Trading is NOT about Direction

One of the most basic mistakes that most people make about trading is that trading is all about picking the right direction. In fact successful speculation has nothing do with being “right” and everything to do with being “right now.”

At its core trading is all about timing. It really doesn’t matter if you are long or short. It only matters when you put on the position. That concept really became crystal clear this week in the melee that followed the ECB announcement as EUR/USD tumbled for more than 100 points as Mario Draghi promised he was going to print another 1 Trillion of QE (he never actually said that, but of course that’s what he meant).

My friend Jamie Saettele who couldn’t trade more differently than I posted a quick Tweet on how he traded the event. The pic below shows that Jamie ( who never, ever listens to fundamentals and spends all this time analysing arcane Elliott Wave patterns ) was bucking the trend -- playing the reversal to perfection.

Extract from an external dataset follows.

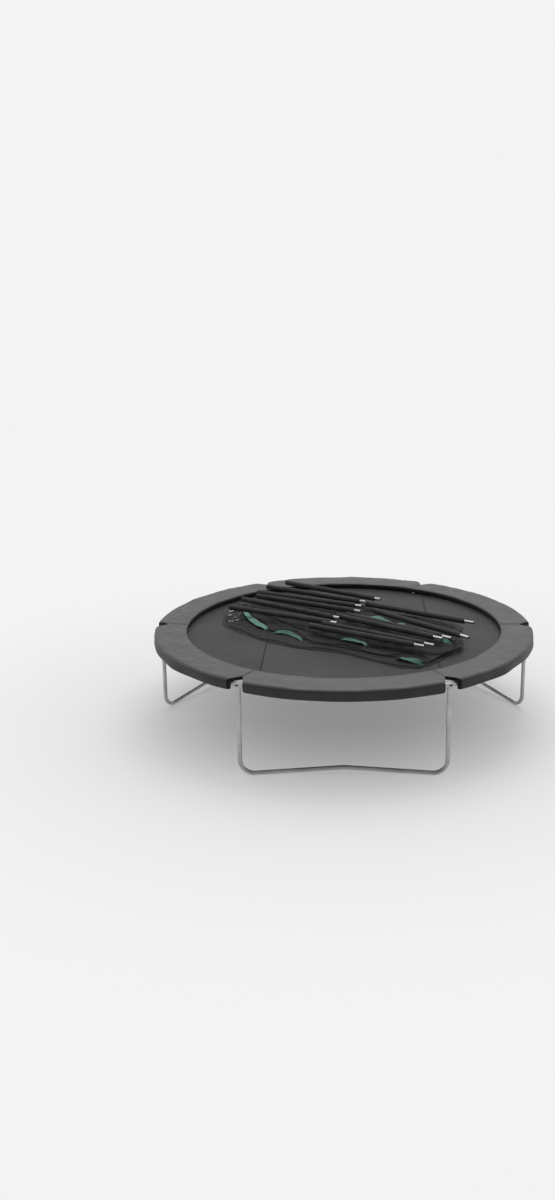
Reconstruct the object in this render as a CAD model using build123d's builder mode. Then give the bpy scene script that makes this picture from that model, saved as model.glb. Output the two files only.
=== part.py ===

What was ironic is that I was doing the exact opposite thing, but with similarly positive results. So I tweeted a response just to show everyone that money was made on both sides of the trade.

How were both of us able to bank pips even though he was long and I was short? Because trading has nothing to do with direction and everything to do with levels. I was targeting the 2400 figure because I knew that the shorts were likely going to run stops at that level. Once 2400 was busted, Jamie started to look for a short covering rally and when he got his signal he plowed in.

Notice the discipline on both approaches. Neither one of us was forecasting some long term move. We focused on key level for exits and entries. Notice also that Jamie never held on to his EUR/USD because of some misguided view that it represented “value”. He quickly dumped it as soon as it retraced about 30 pips.

Although on a first glance it may look like both Jamie and I took directional views on the pair, in reality we were very mercenary in our approaches trading price action rather than our opinions. That’s about as ideal a speculation as you can get.